At the beginning of the year, many conversations still revolved around capacity expansion and lease-up velocity. By year’s end, senior investors and policymakers were asking harder questions: Where will the power come from? Who controls it? And how long will it take?
Another surprise was how quickly geopolitics entered the discussion. AI infrastructure became entangled with sovereignty, industrial policy, and national competitiveness far faster than many anticipated. Data centers stopped being neutral assets; they became strategic ones.
Finally, the market’s willingness to accept lower initial returns in exchange for execution certainty signaled a deeper change in risk perception.
What We Underestimated
If there was a miss, it was underestimating how rapidly the supporting ecosystem would become central.
Electrical equipment suppliers, cooling technology firms, and grid-facing infrastructure providers moved from the periphery to the core of the investment thesis faster than expected. Their constraints increasingly set the pace for deployment.

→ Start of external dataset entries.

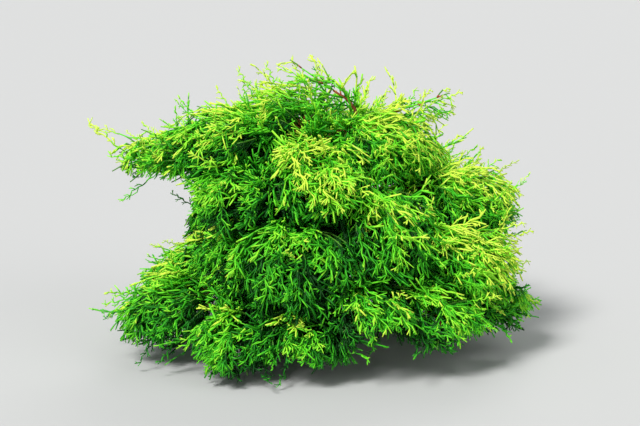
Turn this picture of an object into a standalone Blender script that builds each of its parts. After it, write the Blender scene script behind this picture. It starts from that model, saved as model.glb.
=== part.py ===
"""Dwarf golden hinoki cypress: a low, spreading evergreen shrub with weeping, cord-like foliage.

The shrub stands on the flat cut under its trunk, which is at the origin, with +Z up.
From -Y, its fuller side, it is about 0.7 m wide, and its top shoot reaches 0.46 m.
A short leaning trunk carries one bough for each mass of foliage.
Run it with: blender --background --python part.py
"""

import math
import random

import bmesh
import bpy
import numpy as np
from mathutils import Matrix, Vector

# Driving sizes, in metres. Masses and shoots are placed by shares of the spread and height.
HALF_SPREAD = 0.360
HEIGHT = 0.450
MASS_LENGTH = 0.090
GAP = 0.0003
GROUND_CLEARANCE = 0.003

# The trunk: its lean, its radii and how far its root flare reaches up.
TRUNK_TOP = Vector((0.012, 0.012, 0.270))
TRUNK_SWAY = Vector((-0.016, 0.010, 0.0))
TRUNK_BASE_RADIUS = 0.0125
TRUNK_TIP_RADIUS = 0.0042
FLARE_REACH = 0.016
FLARE_WIDTH = 0.75
FLARE_LOBES = 5
FLARE_LOBE_DEPTH = 0.22
TRUNK_STEPS = 14

# The boughs: radii, and where on the trunk they start, by the height of the mass they carry.
BOUGH_ROOT_RADIUS = 0.0040
BOUGH_TIP_RADIUS = 0.0021
BOUGH_STEPS = 6
BOUGH_RISE_DEG = 34.0
LOWEST_BOUGH = 0.026
SKIRT_HEIGHT = 0.050
BOUGH_HEIGHT_SHARE = 0.62
BOUGH_MARGIN = 0.0008
BOUGH_TOP_ROOM = 0.012
# Where two boughs would touch, the later one leaves the trunk higher, lower or further round.
BOUGH_HEIGHT_MOVES = [0.004 * step * side for step in range(12) for side in (1, -1)]
BOUGH_TURN_MOVES_DEG = (0.0, 14.0, -14.0, 28.0, -28.0, 42.0, -42.0, 56.0, -56.0)

# How each kind of mass hangs: droop of its axis in degrees, then its breadth and depth
# as shares of its length, and the size of its dense core, which is 0 on an open wisp.
KINDS = {
    "crown": (8.0, 1.00, 0.66, 0.68),
    "shelf": (3.0, 0.95, 0.56, 0.66),
    "shoulder": (14.0, 1.02, 0.70, 0.68),
    "middle": (24.0, 1.05, 0.84, 0.68),
    "drape": (40.0, 1.05, 0.80, 0.68),
    "skirt": (17.0, 0.96, 0.70, 0.66),
    "wisp": (-30.0, 0.52, 0.44, 0.0),
}

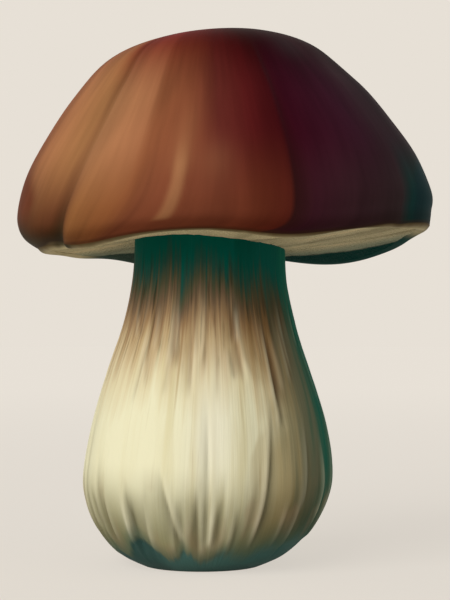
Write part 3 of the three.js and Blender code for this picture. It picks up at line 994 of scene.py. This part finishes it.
# Matt paper: an even, pale ground that takes only the object's shadow.
paper = bpy.data.materials.new("matt_paper")
paper.use_nodes = True
tree = paper.node_tree
tree.nodes.remove(tree.nodes["Principled BSDF"])
lit = add(tree, "ShaderNodeBsdfDiffuse", {}, {"Color": PAPER})
place = add(tree, "ShaderNodeTexCoord", {}, {}, "Object")
away = add(tree, "ShaderNodeVectorMath", {"operation": "LENGTH"}, (place,))
strength = (away, GLOW_REACH * MM, 0, GLOW_FAR, GLOW_NEAR)
strength = add(tree, "ShaderNodeMapRange", STEP, strength)
glow = add(tree, "ShaderNodeEmission", {}, {"Color": PAPER, "Strength": strength})
shown = add(tree, "ShaderNodeMixShader", {}, (GLOW_SHARE, lit, glow))
look = add(tree, "ShaderNodeMixShader", {}, (seen_directly(tree), lit, shown))
tree.links.new(look, tree.nodes["Material Output"].inputs["Surface"])
floor.data.materials.append(paper)

world = bpy.data.worlds.new("studio")
bpy.context.scene.world = world
world.use_nodes = True
tree = world.node_tree
backdrop = add(tree, "ShaderNodeBackground", {}, {"Color": PAPER, "Strength": 1})
fill = add(tree, "ShaderNodeBackground", {}, {"Color": "#ffffff", "Strength": FILL_STRENGTH})
look = add(tree, "ShaderNodeMixShader", {}, (seen_directly(tree), fill, backdrop))
tree.links.new(look, tree.nodes["World Output"].inputs["Surface"])

key = bpy.data.objects.new("key", bpy.data.lights.new("key", "SUN"))
key.data.energy = KEY_STRENGTH * math.pi
key.data.angle = math.radians(KEY_WIDTH)
key.rotation_euler = (math.radians(90 - KEY_HEIGHT), 0, math.radians(KEY_SIDE))
bpy.context.collection.objects.link(key)

# ---- The camera ----
# It looks from a little below the edge of the cap, so that the underside just shows. The frame's
# height is what it takes in where the mushroom stands.

FRAME_HEIGHT, FRAME_MIDDLE, FRAME_SIDE = 145.6, 63.8, 5.5
EYE_HEIGHT, EYE_DISTANCE = 58, 420
camera = bpy.data.objects.new("camera", bpy.data.cameras.new("camera"))
camera.data.lens = camera.data.sensor_width * EYE_DISTANCE / FRAME_HEIGHT
camera.data.clip_start, camera.data.clip_end = 0.01, 20
camera.location = (FRAME_SIDE * MM, -EYE_DISTANCE * MM, EYE_HEIGHT * MM)
look_up = math.atan2(FRAME_MIDDLE - EYE_HEIGHT, EYE_DISTANCE)
camera.rotation_euler = (math.radians(90) + look_up, 0, 0)
bpy.context.collection.objects.link(camera)
bpy.context.scene.camera = camera
bpy.context.scene.view_settings.view_transform = "Standard"
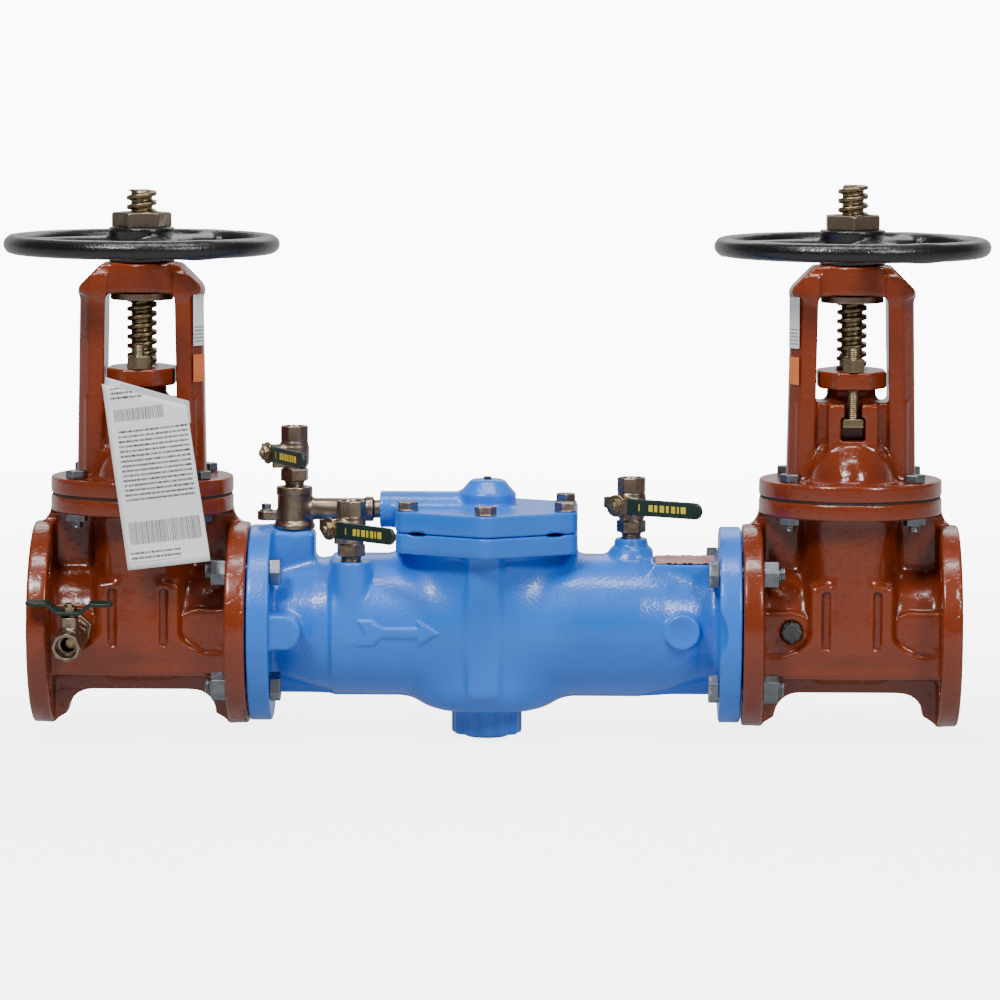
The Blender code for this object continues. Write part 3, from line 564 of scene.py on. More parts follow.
# Gate valve castings -----------------------------------------------------------------------------


def valve_body_shape(x, y, z):
    ax, ay = np.abs(x), np.abs(y)
    pipe = np.hypot(y, z)
    shape = disc(y, z, ax, FLANGE_RADIUS, 82.6, 101.6, 3.0)
    shape = join(shape, np.maximum(pipe - 51.5, ax - 90), 9)
    chest = meet(oval(x, y, 46, 68), slab(y, -62, 62), 14)
    chest = meet(chest, slab(z, -27, 116), 9)
    shape = join(shape, chest, 8)
    shape = join(shape, meet(pipe - 56, ax - 30, 6), 8)
    band = brick(ax, ay, z, (-30, -30, -45), (90, 55, -20), 6)
    shape = join(shape, band, 7)
    drop = np.clip(ax - 48, 0, 22)
    under = -85 + np.sqrt(np.maximum(22**2 - drop**2, 0)) - np.clip(ax - 70, 0, 12) * 0.6
    keel = np.maximum(np.maximum(under - z, z), np.maximum(ay - 15, ax - 85))
    shape = join(shape, keel, 5)
    top = 118 - np.clip(ax - 79, 0, 20) * 1.7
    web = np.maximum(np.maximum(z - top, 30 - z), np.maximum(ay - 6, ax - 92))
    shape = join(shape, web, 7)
    deck = disc(x, y, z, BONNET_RADIUS, 106.5, 122.4, 3.0)
    shape = join(shape, deck, 5)
    flare = np.clip(-2 - z, 0, 22) ** 2 * 0.045
    outer = (ax - 39 - flare) * 0.8
    rails = meet(np.maximum(outer, 20 - ax), ay - 62 + flare * 0.35, 5)
    rails = meet(rails, slab(z, -26, 44), 6)
    shape = join(shape, rails, 8)
    grooves = brick(ax, ay, z, (20.5, 57.8, -17), (27.5, 80, 38), 3)
    shape = cut(shape, grooves, 3)
    round_end = np.hypot(ax - BOSS_X, z) - 19
    straight = np.maximum(BOSS_X - ax, np.abs(z) - 18.5)
    pads = meet(np.minimum(round_end, straight), ay - 54, 3)
    pads = np.maximum(pads, ax - 86)
    shape = join(shape, pads, 4)
    holes = np.hypot(ay - BOLT_OFFSET, np.abs(z) - BOLT_OFFSET) - BOLT_HOLE
    shape = cut(shape, np.maximum(holes, 78 - ax), 1.0)
    shape = cut(shape, np.maximum(pipe - BORE_RADIUS, ax - 110), 1.5)
    pocket = facets(ax, ay, [(-1, -1), (24, -1), (24, 40), (21, 49), (10, 53), (-1, 53)])
    low = np.where(z < 0, pipe - 51, ay - 53)
    shape = cut(shape, np.maximum(np.maximum(pocket, low), slab(z, -52, 130)), 0)
    tap = np.maximum(np.hypot(x + BOSS_X, z) - 10.2, y + 35)
    return cut(shape, tap, 1.0)


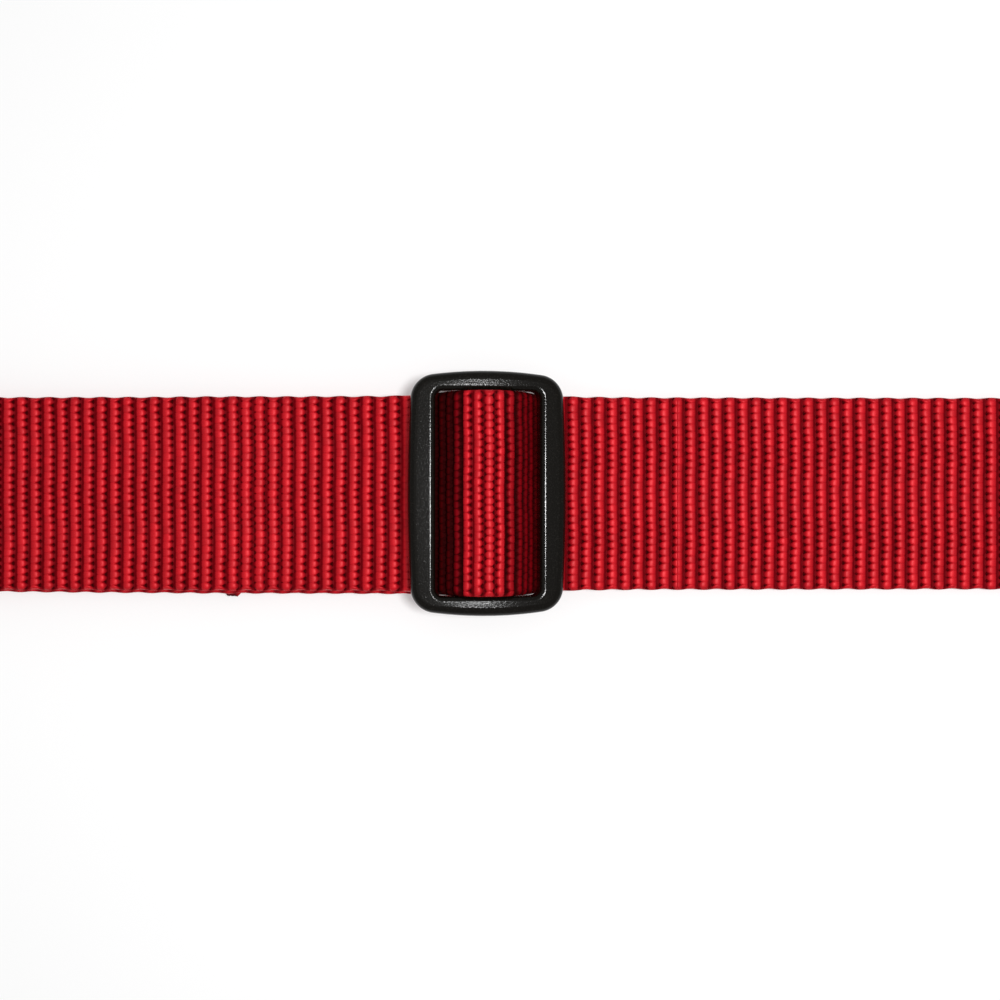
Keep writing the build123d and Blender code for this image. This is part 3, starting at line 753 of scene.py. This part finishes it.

There was also a tendency early on to view regulatory friction as localized. Over time, it became clear that permitting, interconnection, and policy alignment would be decisive across multiple regions, not just a few constrained markets.
Looking Ahead
If this year was about recognizing constraints, the coming year will be about navigating them.
The questions ahead are less about whether AI demand will persist it will and more about who can execute under real-world limitations. Power procurement, grid integration, and regulatory strategy will separate theoretical capacity from deployable infrastructure.
For investors and policymakers alike, the lesson is clear: data centers are no longer passive beneficiaries of growth. They are instruments of strategy.
The past year marked the end of a simpler era. What follows will reward those who understand not just where demand is headed, but how the system supporting it actually works.